Extracted information:
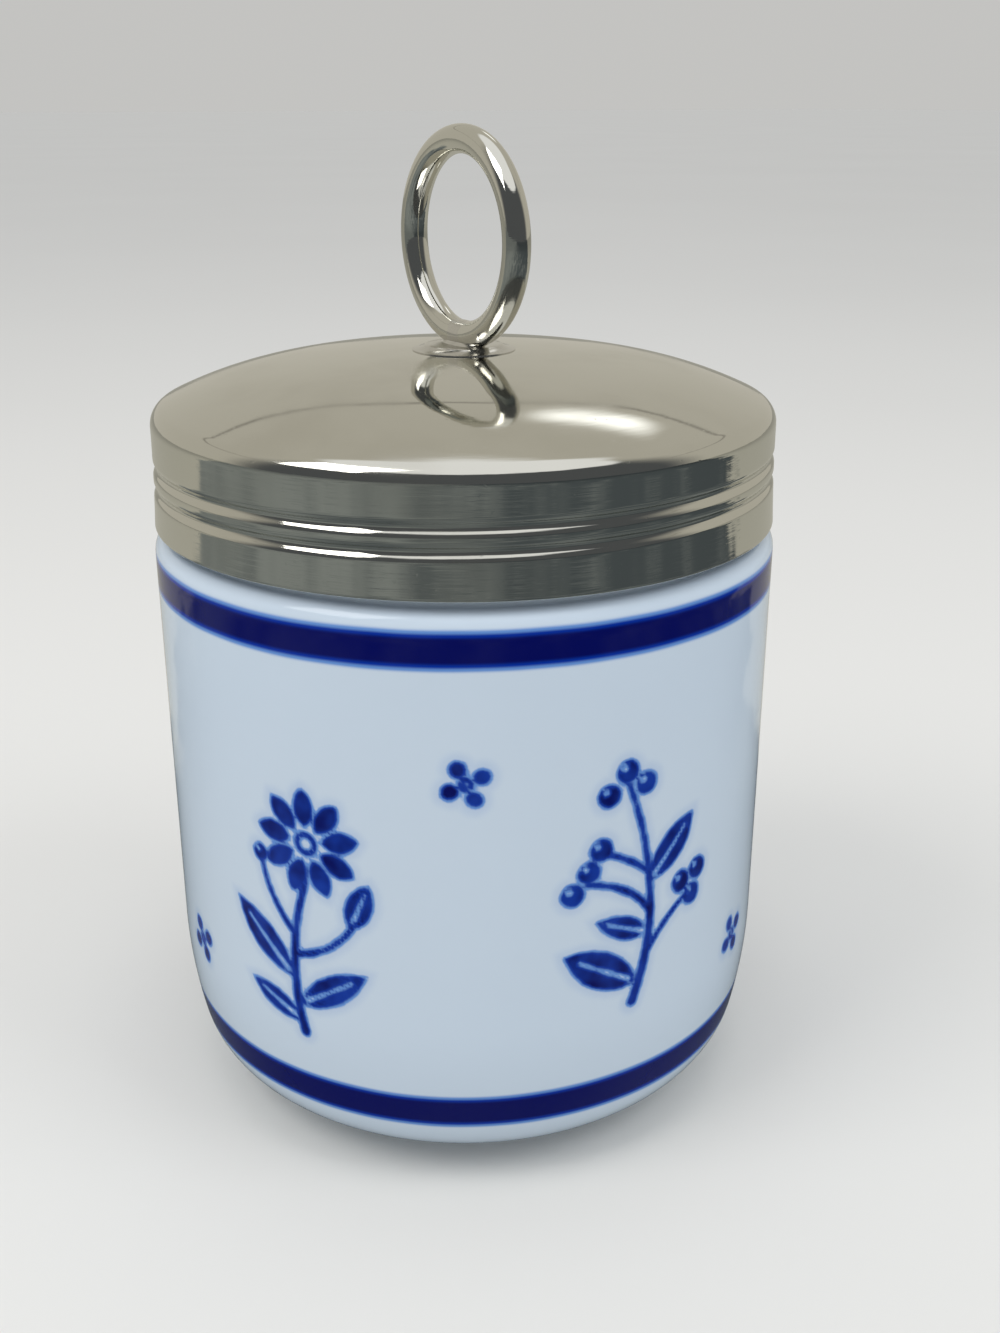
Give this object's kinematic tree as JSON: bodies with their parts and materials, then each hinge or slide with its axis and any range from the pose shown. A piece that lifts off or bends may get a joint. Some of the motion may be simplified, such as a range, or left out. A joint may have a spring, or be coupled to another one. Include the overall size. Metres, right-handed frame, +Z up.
{
  "type": "egg coddler",
  "caption": "Porcelain egg coddler: a straight cup with a rounded base and a screw neck, closed by a domed metal lid with a soldered lifting ring.",
  "frame": {"origin": "centre of the foot ring's underside, on the surface that the coddler stands on", "axes": "+Z up along the cup's axis, which is also the screw's axis; the lifting ring stands in the YZ plane"},
  "size_m": [0.07, 0.07, 0.1099],
  "materials": {
    "porcelain": "clear glaze over white porcelain with cobalt blue bands and sprigs",
    "lid_metal": "polished nickel plate with fine wear scratches",
    "ring_metal": "polished nickel plate",
    "solder": "bright solder"
  },
  "bodies": {
    "cup": {"porcelain_cup": "porcelain"},
    "lid_carrier": {"ring_solder": "solder"},
    "lid": {"screw_lid": "lid_metal", "lifting_ring": "ring_metal"}
  },
  "joints": [
    {"name": "lid_lift", "type": "slide", "parent": "cup", "child": "lid_carrier", "axis": [0, 0, 1], "range_m": [0, 0.0162]},
    {"name": "lid_turn", "type": "hinge", "parent": "lid_carrier", "child": "lid", "pos_m": [0, 0, 0], "axis": [0, 0, 1], "range_deg": [0, 2520]}
  ],
  "couplings": [
    {"joint": "lid_lift", "follows": "lid_turn", "m_per_rad": 0.00036606}
  ]
}
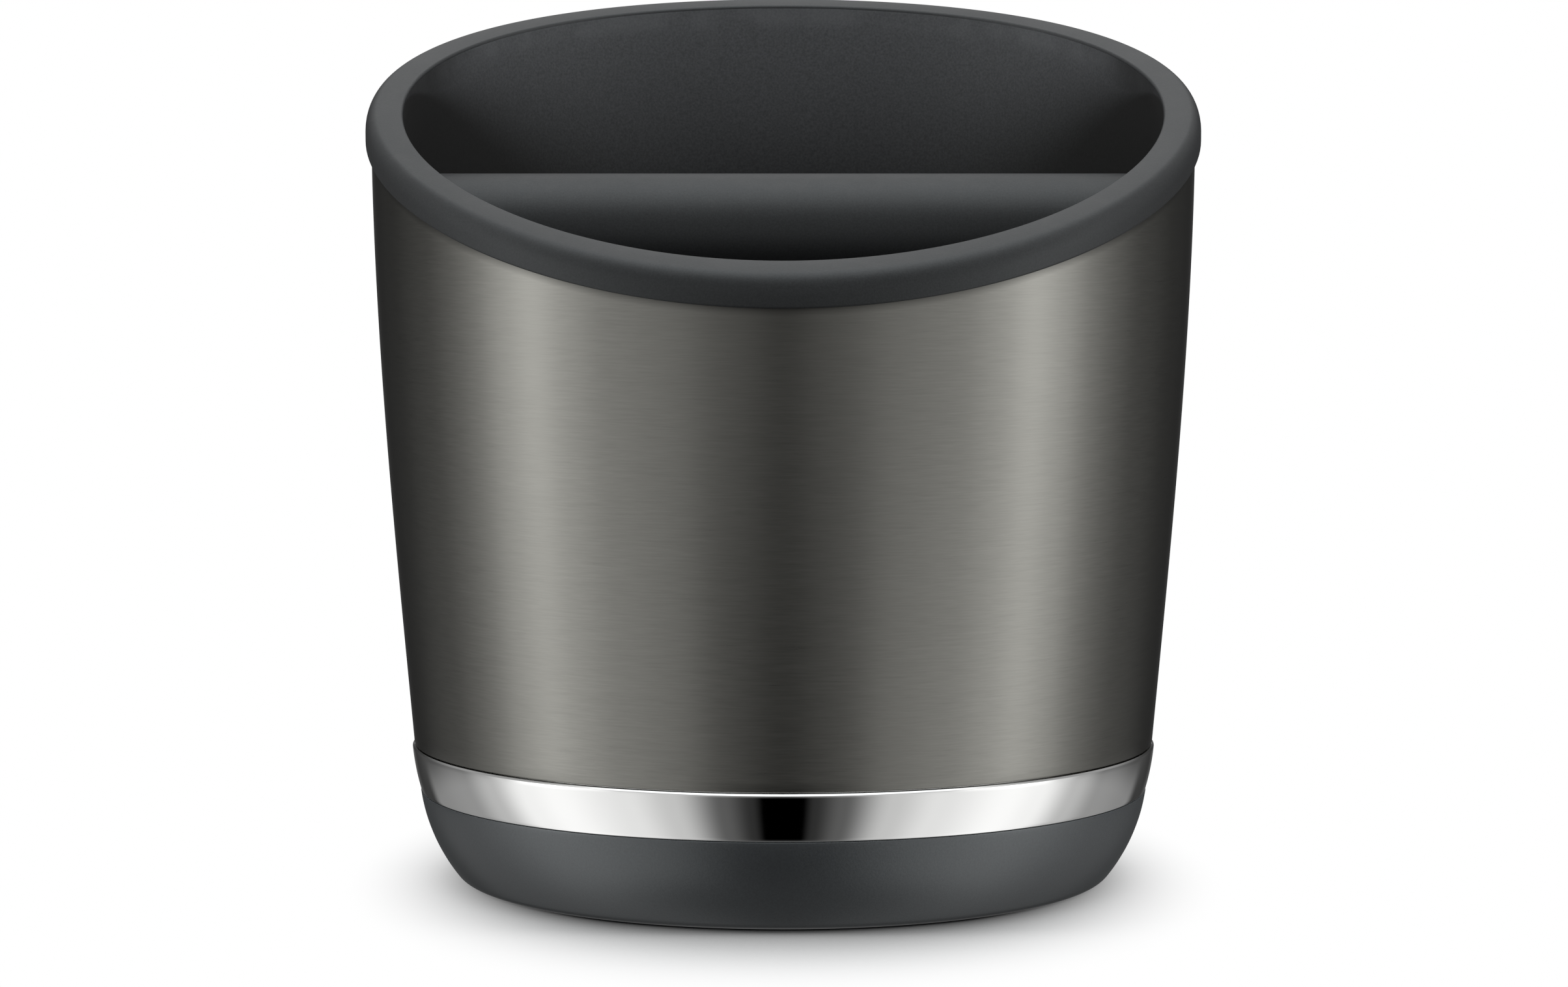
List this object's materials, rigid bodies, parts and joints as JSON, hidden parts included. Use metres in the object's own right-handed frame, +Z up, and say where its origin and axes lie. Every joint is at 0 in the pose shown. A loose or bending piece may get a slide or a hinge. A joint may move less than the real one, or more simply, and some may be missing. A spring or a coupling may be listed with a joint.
{
  "type": "espresso knock box",
  "caption": "Round espresso knock box with a slanted mouth, a steel sleeve over a moulded bucket, a soft rim, a rubber foot and a padded knock bar that lifts out",
  "frame": {"origin": "centre of the foot, on the surface that the box stands on", "axes": "+Z up; the low side of the slanted mouth faces -Y; the knock bar lies along X"},
  "size_m": [0.13, 0.13, 0.1396],
  "materials": {
    "moulded_plastic": "fine-grained moulded ABS, charcoal",
    "soft_elastomer": "matt thermoplastic elastomer, charcoal",
    "dark_brushed_steel": "dark-tinted stainless steel, brushed around the barrel",
    "polished_chrome": "bright chrome plating",
    "foot_rubber": "smooth matt rubber, charcoal",
    "bright_steel": "plain bright steel"
  },
  "bodies": {
    "box": {"inner_bucket": "moulded_plastic", "soft_rim": "soft_elastomer", "outer_sleeve": "dark_brushed_steel", "trim_band": "polished_chrome", "base_boot": "foot_rubber", "base_pan": "moulded_plastic", "base_screw_1": "bright_steel", "base_screw_2": "bright_steel", "base_screw_3": "bright_steel", "base_screw_4": "bright_steel"},
    "knock_bar": {"bar_core": "bright_steel", "bar_cover": "soft_elastomer", "bar_end_left": "foot_rubber", "bar_end_right": "foot_rubber"}
  },
  "joints": [
    {"name": "bar_lift", "type": "slide", "parent": "box", "child": "knock_bar", "axis": [0, 0, 1], "range_m": [0, 0.06]}
  ]
}
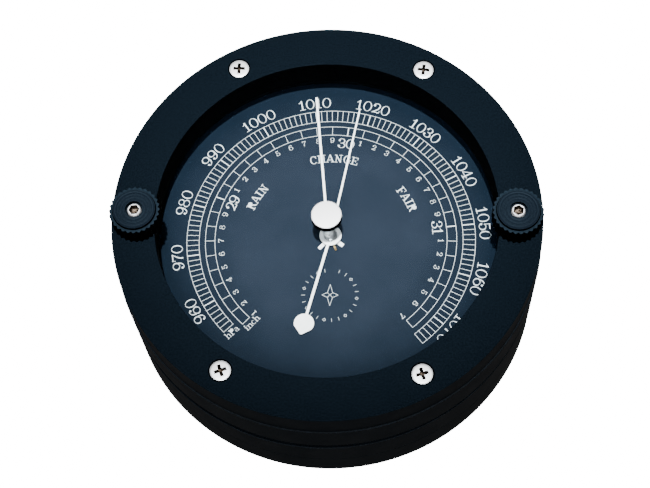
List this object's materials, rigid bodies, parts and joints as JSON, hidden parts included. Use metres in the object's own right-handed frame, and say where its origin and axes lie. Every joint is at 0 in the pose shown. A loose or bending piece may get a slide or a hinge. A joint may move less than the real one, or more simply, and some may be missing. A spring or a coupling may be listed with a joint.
{
  "type": "aneroid barometer",
  "caption": "Round aneroid pressure instrument with black case rings, glazed dial, indicator and set hands, thumb nuts and a geared capsule movement",
  "frame": {"origin": "centre of the round back's underside", "axes": "+Z out of the dial towards the reader, +Y towards twelve o'clock, +X towards three o'clock"},
  "size_m": [0.1208, 0.1208, 0.052],
  "materials": {
    "black_case": "fine-blasted, black anodised, satin",
    "black_rubber": "matt",
    "clear_glass": "clear",
    "slate_dial": "matt slate blue",
    "white_paint": "white",
    "bright_steel": "bright",
    "brass": "lightly brushed",
    "spring_bronze": "satin"
  },
  "bodies": {
    "case": {"back_plate": "black_case", "back_screw_1": "bright_steel", "back_screw_2": "bright_steel", "back_screw_3": "bright_steel", "back_screw_4": "bright_steel", "base_plate": "brass", "bezel_ring": "black_case", "bezel_screw_1": "bright_steel", "bezel_screw_2": "bright_steel", "bezel_screw_3": "bright_steel", "bezel_screw_4": "bright_steel", "bush_clip": "white_paint", "capsule": "spring_bronze", "capsule_base": "brass", "case_front_ring": "black_case", "case_middle_ring": "black_case", "case_seal_ring": "black_rubber", "dial_bush": "brass", "dial_plate": "slate_dial", "glass": "clear_glass", "glass_gasket": "black_rubber", "glass_snap_ring": "bright_steel", "hairspring": "spring_bronze", "hairspring_stud": "brass", "lower_plate": "brass", "main_spring": "spring_bronze", "pillar_1": "brass", "pillar_2": "brass", "pillar_3": "brass", "pillar_screw_1": "bright_steel", "pillar_screw_2": "bright_steel", "pillar_screw_3": "bright_steel", "rocker_bracket": "brass", "set_washer": "bright_steel", "stud_left": "bright_steel", "stud_right": "bright_steel", "top_plate": "brass"},
    "set_hand_body": {"set_knob": "bright_steel", "set_arbor": "bright_steel", "set_hand": "white_paint"},
    "indicator_body": {"indicator_hand": "white_paint", "indicator_boss": "bright_steel", "pinion_arbor": "bright_steel"},
    "sector_body": {"sector_gear": "brass"},
    "rocker_body": {"rocking_shaft": "bright_steel"},
    "lever_body": {"main_lever": "bright_steel", "capsule_head": "brass"},
    "thumb_nut_left_body": {"thumb_nut_left": "black_case"},
    "thumb_nut_right_body": {"thumb_nut_right": "black_case"},
    "calibration_body": {"calibration_screw": "brass"}
  },
  "joints": [
    {"name": "set_hand_turn", "type": "hinge", "parent": "case", "child": "set_hand_body", "pos_m": [0, 0, 0.0325], "axis": [0, 0, 1], "continuous": true},
    {"name": "indicator_turn", "type": "hinge", "parent": "case", "child": "indicator_body", "pos_m": [0.00071, -0.00038, 0.0309], "axis": [0, 0, 1], "range_deg": [-129.9, 145.8]},
    {"name": "sector_turn", "type": "hinge", "parent": "case", "child": "sector_body", "pos_m": [0.00071, -0.02243, 0.0215], "axis": [0, 0, 1], "range_deg": [-14.6, 13]},
    {"name": "rocker_turn", "type": "hinge", "parent": "case", "child": "rocker_body", "pos_m": [0.00071, -0.02618, 0.013], "axis": [0, 1, 0], "range_deg": [-10.95, 9.75]},
    {"name": "lever_slide", "type": "slide", "parent": "case", "child": "lever_body", "axis": [0, 0, 1], "range_m": [-0.000426, 0.000478], "deforming": ["capsule", "main_spring"]},
    {"name": "thumb_nut_left_turn", "type": "hinge", "parent": "case", "child": "thumb_nut_left_body", "pos_m": [-0.05254, -0.00252, 0.0485], "axis": [0, 0, 1], "continuous": true},
    {"name": "thumb_nut_right_turn", "type": "hinge", "parent": "case", "child": "thumb_nut_right_body", "pos_m": [0.05258, -0.00147, 0.0485], "axis": [0, 0, 1], "continuous": true},
    {"name": "calibration_turn", "type": "hinge", "parent": "case", "child": "calibration_body", "pos_m": [0.00071, -0.00038, 0.002], "axis": [0, 0, 1], "continuous": true}
  ],
  "couplings": [
    {"joint": "sector_turn", "follows": "indicator_turn", "ratio": -0.1},
    {"joint": "rocker_turn", "follows": "indicator_turn", "ratio": -0.075},
    {"joint": "lever_slide", "follows": "indicator_turn", "m_per_rad": 0.0001875}
  ]
}
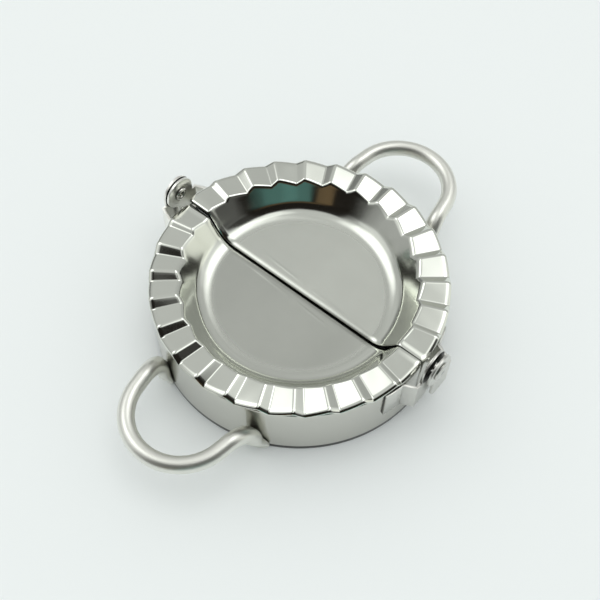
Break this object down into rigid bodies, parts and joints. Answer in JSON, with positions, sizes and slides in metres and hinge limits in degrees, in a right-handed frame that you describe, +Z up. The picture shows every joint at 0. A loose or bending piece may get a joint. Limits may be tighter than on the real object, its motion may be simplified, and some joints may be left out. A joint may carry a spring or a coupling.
{
  "type": "empanada press",
  "caption": "Round folding dough press: pleated dish halves on cutter skirts, hinged at the sides, each with a bent tube handle.",
  "frame": {"origin": "on the table, at the centre of the round base, with the press open and flat on its skirts", "axes": "+X along the hinge line, +Y from the near half to the far half, along the handles, +Z up out of the dish"},
  "size_m": [0.1084, 0.1496, 0.0319],
  "materials": {
    "dish": "polished pleats, brushed bowl floor",
    "skirt": "bright rolled sheet",
    "handle": "tumbled, polished",
    "strap": "bright rolled strip",
    "rivet": "formed head, polished"
  },
  "bodies": {
    "near_half": {"dish_a": "dish", "skirt_a": "skirt", "handle_a": "handle", "inner_strap_a": "strap", "outer_strap_a": "strap", "rivet_left": "rivet", "rivet_right": "rivet"},
    "far_half": {"dish_b": "dish", "skirt_b": "skirt", "handle_b": "handle", "inner_strap_b": "strap", "outer_strap_b": "strap"}
  },
  "joints": [
    {"name": "fold", "type": "hinge", "parent": "near_half", "child": "far_half", "pos_m": [0, 0, 0.0264], "axis": [1, 0, 0], "range_deg": [0, 180]}
  ]
}
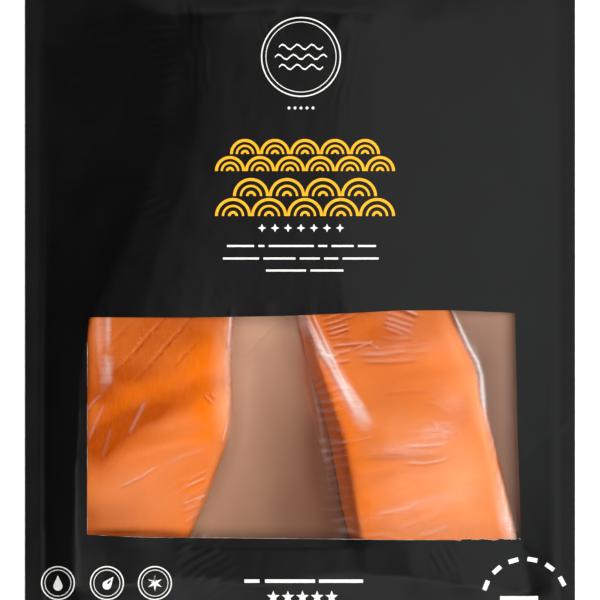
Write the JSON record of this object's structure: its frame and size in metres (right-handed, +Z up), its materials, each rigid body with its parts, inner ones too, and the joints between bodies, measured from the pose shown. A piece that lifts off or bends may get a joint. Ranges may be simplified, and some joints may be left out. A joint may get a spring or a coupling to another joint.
{
  "type": "salmon portion pack",
  "caption": "Flat vacuum pouch, printed dark with a clear window, shrunk tight over long skinless salmon portions that lie side by side.",
  "frame": {"origin": "middle of the pack's underside, which lies on the surface", "axes": "+Z up through the front with the window, +Y towards the top of the front's print, +X to the right of it"},
  "size_m": [0.205, 0.262, 0.0256],
  "materials": {
    "flesh": "moist raw salmon, orange with pale lines between the flakes",
    "printed_film": "satin black printed plastic film with white and gold shapes",
    "clear_film": "thin clear plastic film, creased and glossy",
    "back_film": "plastic film, tan inside and black outside"
  },
  "bodies": {
    "root": {"back_film": "back_film", "front_film": "printed_film", "window_film": "clear_film", "salmon_portion_left": "flesh", "salmon_portion_right": "flesh"}
  },
  "joints": []
}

What this task involves: Output the lines from the line containing "Write the JSON" to the end, both included; add nothing.

Exercise response:
Write the JSON record of this object's structure: its frame and size in metres (right-handed, +Z up), its materials, each rigid body with its parts, inner ones too, and the joints between bodies, measured from the pose shown. A piece that lifts off or bends may get a joint. Ranges may be simplified, and some joints may be left out. A joint may get a spring or a coupling to another joint.
{
  "type": "salmon portion pack",
  "caption": "Flat vacuum pouch, printed dark with a clear window, shrunk tight over long skinless salmon portions that lie side by side.",
  "frame": {"origin": "middle of the pack's underside, which lies on the surface", "axes": "+Z up through the front with the window, +Y towards the top of the front's print, +X to the right of it"},
  "size_m": [0.205, 0.262, 0.0256],
  "materials": {
    "flesh": "moist raw salmon, orange with pale lines between the flakes",
    "printed_film": "satin black printed plastic film with white and gold shapes",
    "clear_film": "thin clear plastic film, creased and glossy",
    "back_film": "plastic film, tan inside and black outside"
  },
  "bodies": {
    "root": {"back_film": "back_film", "front_film": "printed_film", "window_film": "clear_film", "salmon_portion_left": "flesh", "salmon_portion_right": "flesh"}
  },
  "joints": []
}